**TASK TO CARRY OUT**
Return the listing below in full, with every line exactly as it is.

**DATASET SECTION**
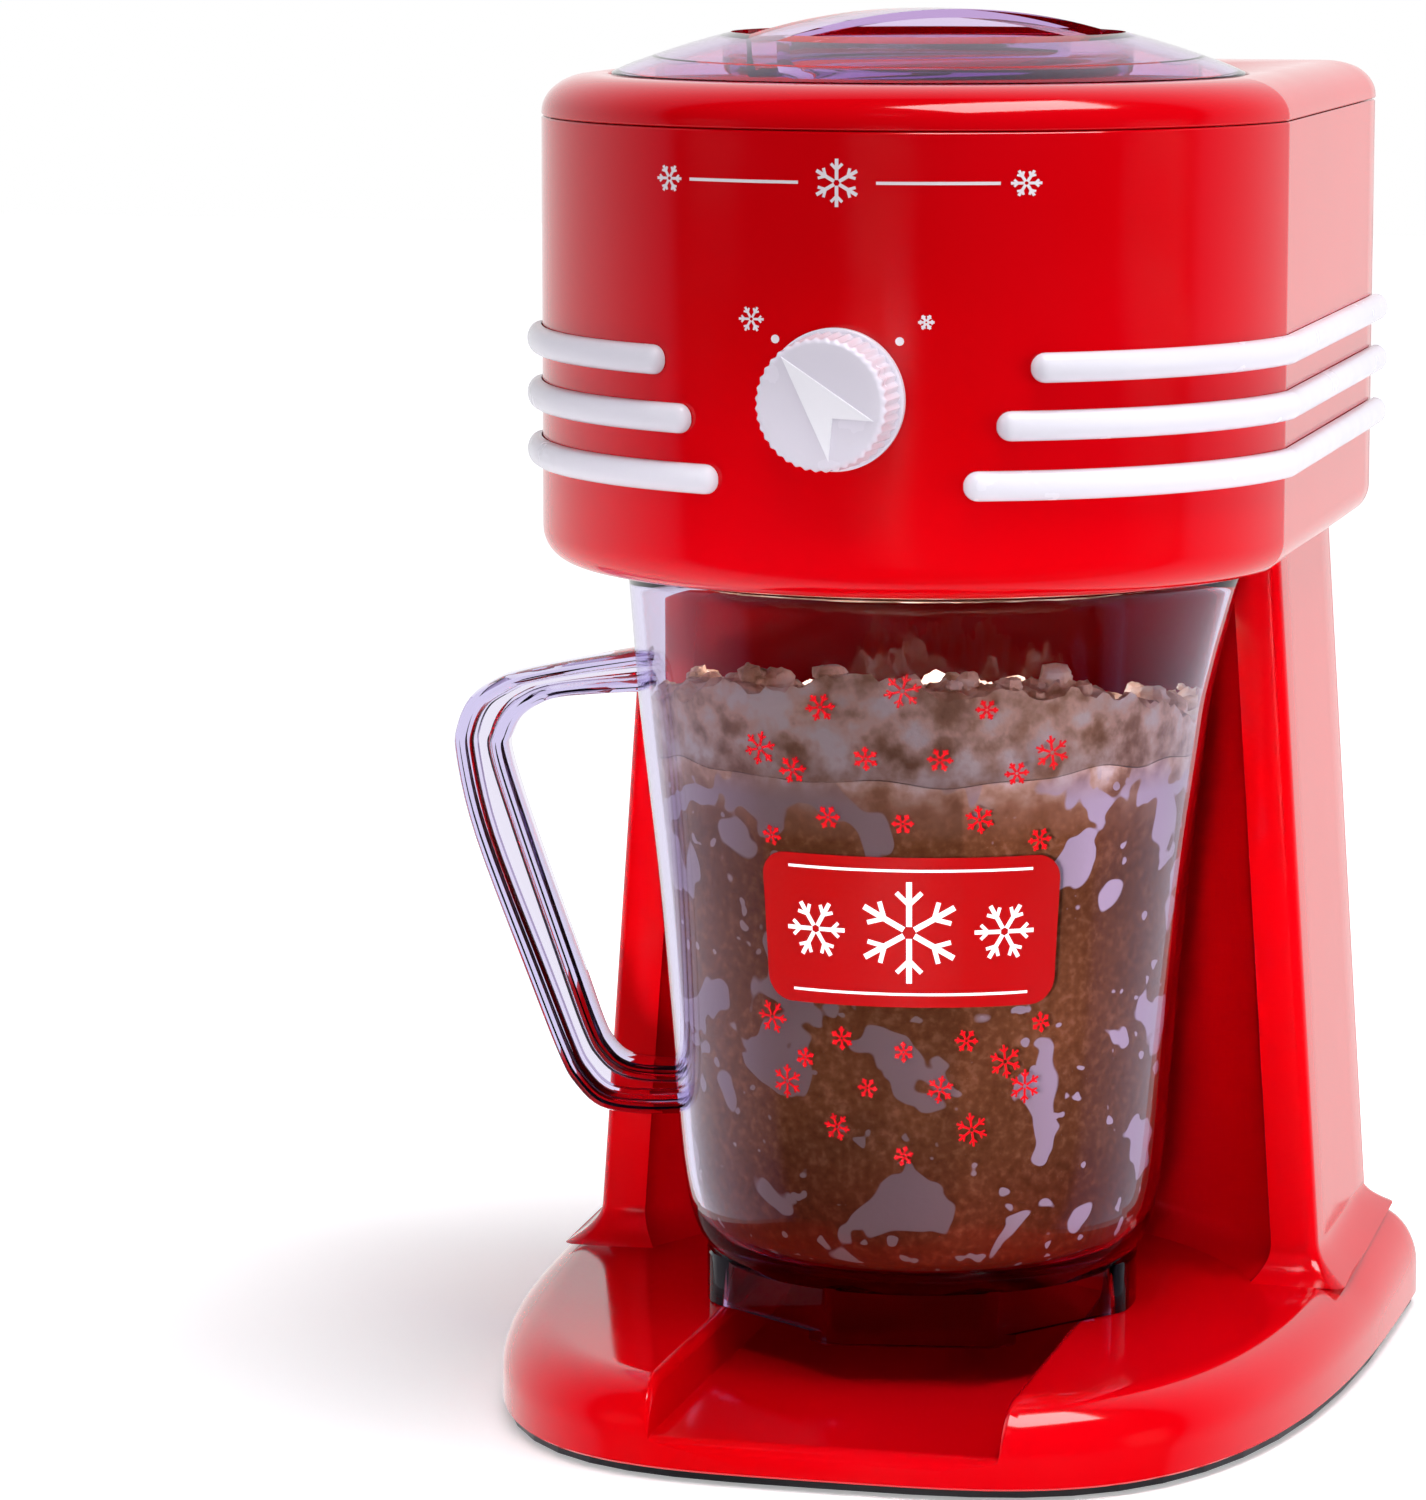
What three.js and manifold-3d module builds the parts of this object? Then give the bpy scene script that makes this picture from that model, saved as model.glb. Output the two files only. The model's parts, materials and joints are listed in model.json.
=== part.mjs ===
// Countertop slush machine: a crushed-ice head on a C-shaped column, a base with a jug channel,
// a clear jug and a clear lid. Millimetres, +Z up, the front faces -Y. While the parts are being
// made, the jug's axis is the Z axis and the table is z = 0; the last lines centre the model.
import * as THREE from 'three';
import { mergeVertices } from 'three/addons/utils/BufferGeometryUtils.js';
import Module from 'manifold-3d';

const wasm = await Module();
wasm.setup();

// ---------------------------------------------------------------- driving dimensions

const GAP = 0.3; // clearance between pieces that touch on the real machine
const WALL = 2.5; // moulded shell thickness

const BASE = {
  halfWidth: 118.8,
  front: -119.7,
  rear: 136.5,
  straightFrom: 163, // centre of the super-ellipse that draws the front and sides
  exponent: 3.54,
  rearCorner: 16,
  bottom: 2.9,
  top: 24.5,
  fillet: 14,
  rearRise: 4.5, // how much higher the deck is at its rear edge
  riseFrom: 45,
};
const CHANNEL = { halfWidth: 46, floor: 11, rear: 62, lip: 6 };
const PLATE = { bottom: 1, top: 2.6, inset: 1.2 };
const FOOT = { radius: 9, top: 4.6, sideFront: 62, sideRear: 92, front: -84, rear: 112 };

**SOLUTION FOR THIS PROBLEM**
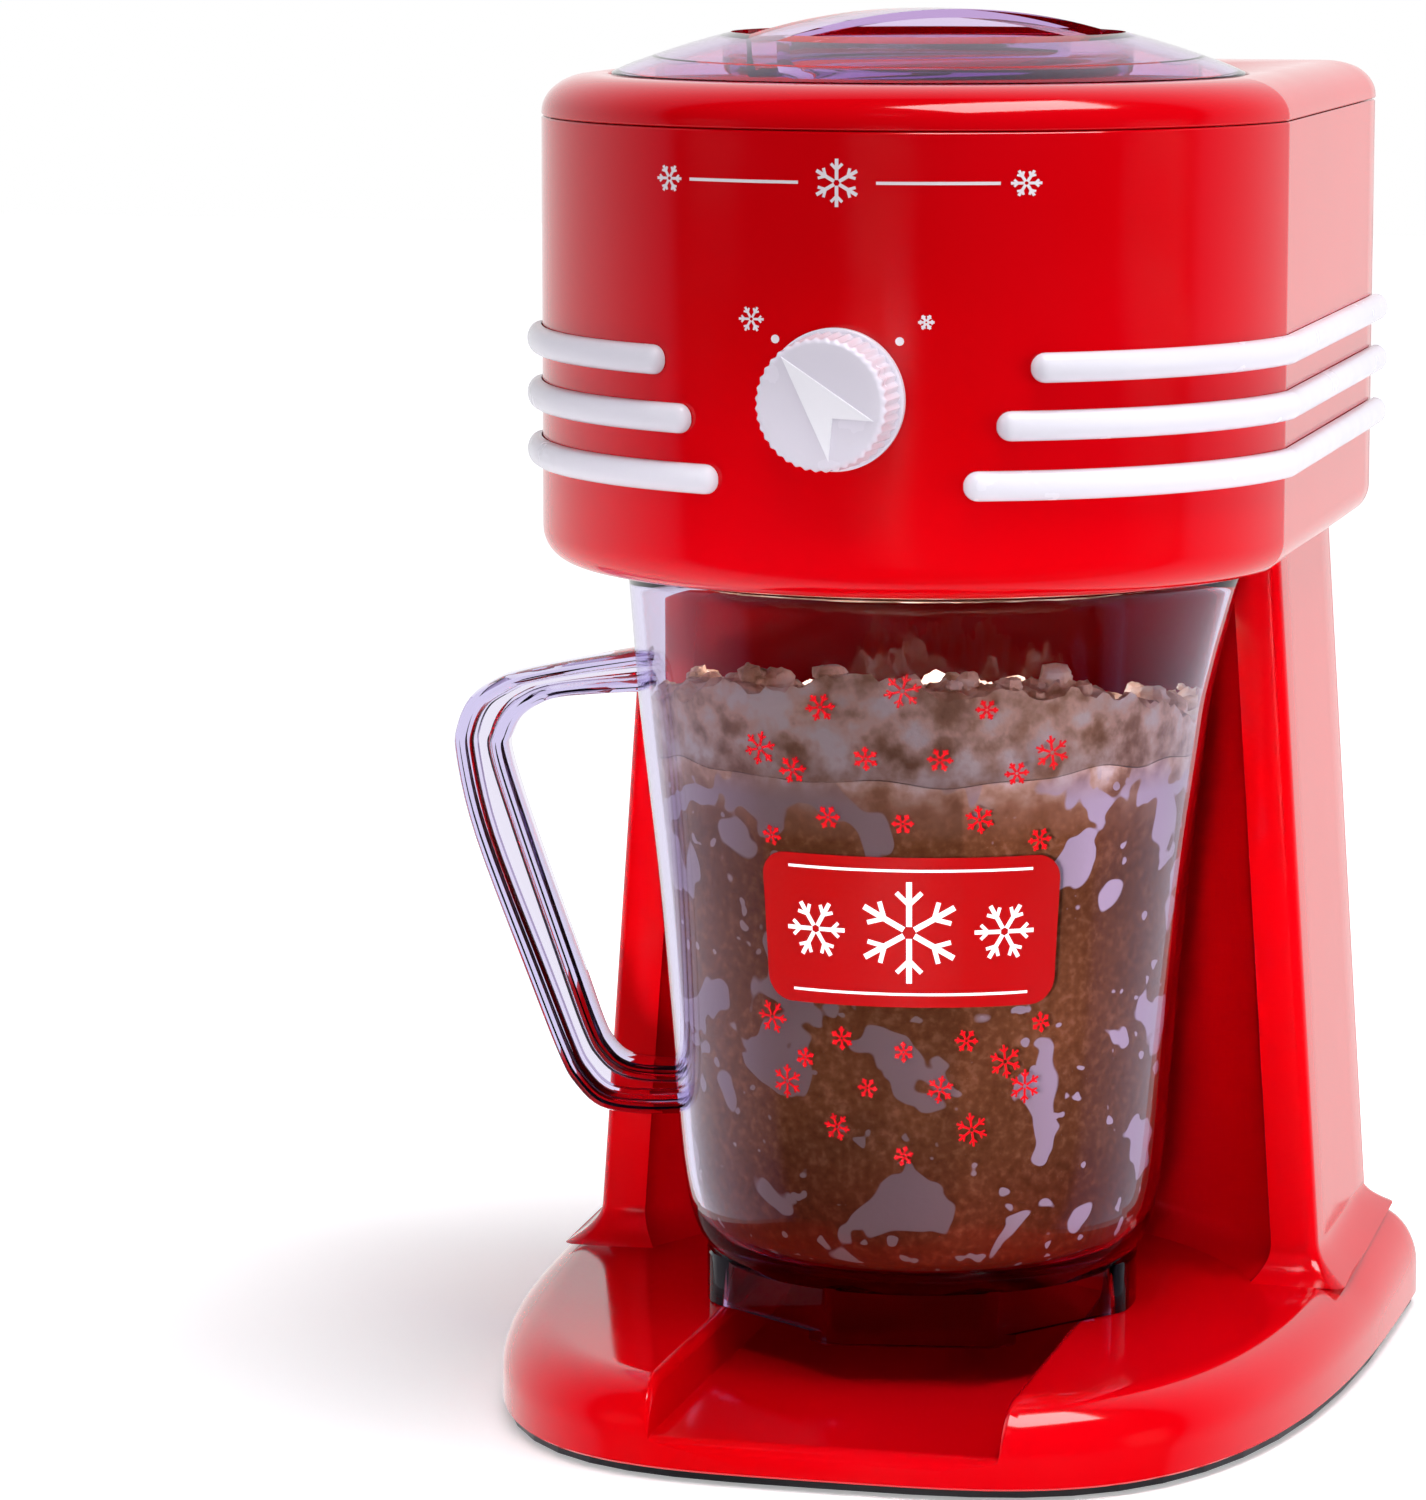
What three.js and manifold-3d module builds the parts of this object? Then give the bpy scene script that makes this picture from that model, saved as model.glb. Output the two files only. The model's parts, materials and joints are listed in model.json.
=== part.mjs ===
// Countertop slush machine: a crushed-ice head on a C-shaped column, a base with a jug channel,
// a clear jug and a clear lid. Millimetres, +Z up, the front faces -Y. While the parts are being
// made, the jug's axis is the Z axis and the table is z = 0; the last lines centre the model.
import * as THREE from 'three';
import { mergeVertices } from 'three/addons/utils/BufferGeometryUtils.js';
import Module from 'manifold-3d';

const wasm = await Module();
wasm.setup();

// ---------------------------------------------------------------- driving dimensions

const GAP = 0.3; // clearance between pieces that touch on the real machine
const WALL = 2.5; // moulded shell thickness

const BASE = {
  halfWidth: 118.8,
  front: -119.7,
  rear: 136.5,
  straightFrom: 163, // centre of the super-ellipse that draws the front and sides
  exponent: 3.54,
  rearCorner: 16,
  bottom: 2.9,
  top: 24.5,
  fillet: 14,
  rearRise: 4.5, // how much higher the deck is at its rear edge
  riseFrom: 45,
};
const CHANNEL = { halfWidth: 46, floor: 11, rear: 62, lip: 6 };
const PLATE = { bottom: 1, top: 2.6, inset: 1.2 };
const FOOT = { radius: 9, top: 4.6, sideFront: 62, sideRear: 92, front: -84, rear: 112 };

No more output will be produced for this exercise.